Perhaps surprisingly, fun theory is one of the more neglected applications of value theory. Utopia-planning has become rather passe—partly because it smacks of naiveté, and partly because we’re empirically terrible at translating utopias into realities. Even the word utopia reflects this cynicism; it is derived from the Greek for “non-place.”
Yet if we give up on the quest for a true, feasible utopia (or eutopia, “good place”), it’s not obvious that the cumulative effect of our short-term pursuit of goals will be a future we find valuable over the long term. Value is not an inevitable feature of the world. Creating it takes work. Preserving it takes work.
This invites a second question: How shall we get there? What is the relationship between good ends and good means?
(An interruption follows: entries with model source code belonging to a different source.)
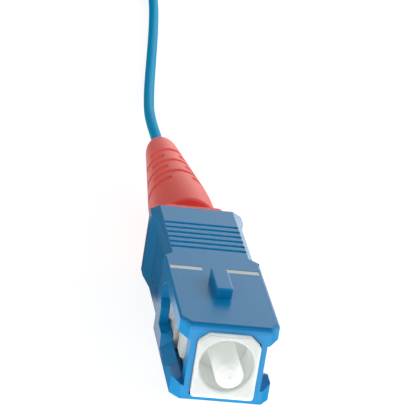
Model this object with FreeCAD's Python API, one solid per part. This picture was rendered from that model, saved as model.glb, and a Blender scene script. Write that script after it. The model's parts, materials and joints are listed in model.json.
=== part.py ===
import FreeCAD, Part
import math
import os

from FreeCAD import Vector

# SC fibre connector with its boot and cord, in millimetres.
# The origin is the centre of the ferrule's tip. +Y runs back along the fibre
# towards the cord, +Z points to the side with the key, and the mating end faces -Y.

# ---- running and seating clearances ----
slide_gap = 0.07          # between the grip and the plug frame that slides in it
bore_gap = 0.05           # round pieces that slide or seat in a bore
web_gap = 0.08            # round the ferrule where it slides through the frame's wall
stop_gap = 0.05           # between faces that meet at a stop
collar_gap = 0.1          # between the grip and the boot's collar

# ---- ferrule assembly ----
ferrule_radius = 1.25
ferrule_length = 10.5
ferrule_tip_radius = 0.82     # polished end inside the lead-in chamfer
ferrule_tip_chamfer = 0.36    # length of that chamfer along the ferrule
ferrule_straight_end = 6.9    # behind this the ferrule tapers into its press-fit seat
ferrule_seat_taper = 0.02     # in radius, over that seat
fibre_radius = 0.0625
buffer_radius = 0.3
flange_front = 7.8            # from the ferrule's tip to the flange
flange_rim = 0.07             # of the hexagon's flats outside the spring
flange_thickness = 1.6
flange_chamfer = 0.3
collar_wall = 0.3
collar_end_wall = 0.5
flange_tail_radius = 1.0
flange_tail_length = 3.4
ferrule_travel = 1.5          # how far the ferrule is pushed in against its spring

# ---- spring ----
spring_wire_radius = 0.2
spring_turns = 6
spring_collar_gap = 0.08      # between the spring's inside and the collar

# ---- plug frame ----
frame_front = 2.22            # the frame's mouth is set back from the ferrule's tip
frame_half_width = 2.83
frame_top = 2.88
frame_bottom = 3.15
frame_top_chamfer_x = 0.96
frame_top_chamfer_z = 0.80
frame_bottom_round = 0.3
frame_top_round = 0.55        # where the top chamfers meet the sides and the top
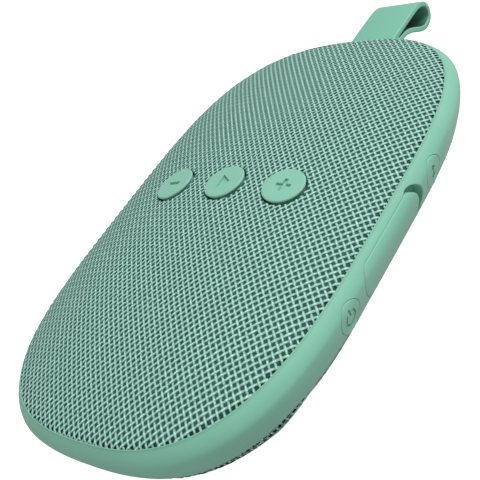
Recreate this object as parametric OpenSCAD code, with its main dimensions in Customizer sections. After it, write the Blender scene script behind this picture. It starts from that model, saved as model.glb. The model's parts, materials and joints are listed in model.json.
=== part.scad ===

When we play a game, we want to enjoy the process. We don’t generally want to just skip ahead to being declared the winner. Sometimes, the journey matters more than the destination. Sometimes, the journey is all that matters.
Yet there are other cases where the reverse is true. Sometimes the end-state is just too important for “the journey” to factor into our decisions. If you’re trying to save a family member’s life, it’s not necessarily a bad thing to get some enjoyment out of the process; but if you can increase your odds of success in a big way by picking a less enjoyable strategy . . .
In many cases, our values are concentrated in the outcomes of our actions, and in our future. We care about the way the world will end up looking— especially those parts of the world that can love and hurt and want.
How do detached, abstract theories stack up against vivid, affect-laden feelings in those cases? More generally: What is the moral relationship between actions and consequences?
Those are hard questions, but perhaps we can at least make progress on determining what we mean by them. What are we building into our concept of what’s “valuable” at the very start of our inquiry?